Krakow says farewell to Ikarus buses, local transport institution

Krakow said farewell last week to the last of the famous Ikarus buses on the streets of the city. One of the model 280 articulated vehicles of the Hungarian company made its last run on the 179 line in Kurdwanow, ending the 26-year Ikarus era in Krakow.

The Ikarus company was founded in 1895 in Budapest by blacksmith Imre Uhri. The company enjoyed success and constructed mainly cars until the 1930s when buses became its specialty.

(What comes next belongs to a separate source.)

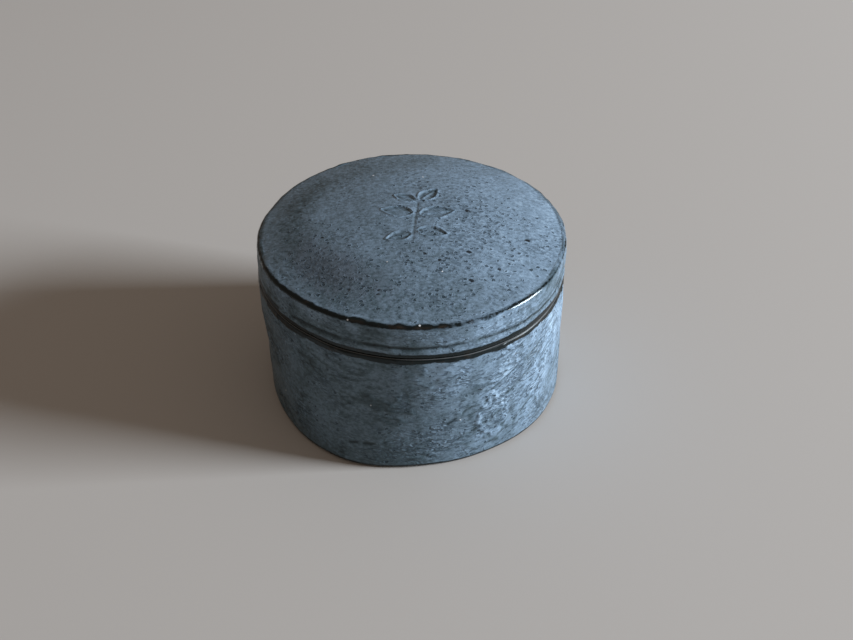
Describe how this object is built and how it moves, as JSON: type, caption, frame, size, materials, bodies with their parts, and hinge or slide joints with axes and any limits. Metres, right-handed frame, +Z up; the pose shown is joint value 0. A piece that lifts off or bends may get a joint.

After World War II, Ikarus became a major supplier for public transportation systems in Communist bloc countries. Buses built in Hungary were seen, and in some cases still are, in Germany, the former Czechoslovakia and Soviet Union as well as China and Cuba.

In Krakow Ikarus buses began service on October 21, 1981. Soon they dominated pulic transportation in the city. In 1986 there were 429 of them on the streets of the former Polish capital.

In recent years the word Ikarus might have been associated mostly with bus problems – leaking roofs and a particular rasp of its gearbox. This forced the MPK (City Communication Company) to buy new buses to replace them. Now the MPK uses buses produced mostly by Polish manufacturer Jelcz (more than 200) and Swedish company Scania (more than 130). Vehicles by Austosan, Solaris (both from Poland), Man and Neoplan (both from Germany) are fewer in numbers but can be seen on the streets of Krakow.

Krakow is the first major city in Poland to have no Ikarus bus on a scheduled route. According to the MPK they still will be used to transport supporters after football matches.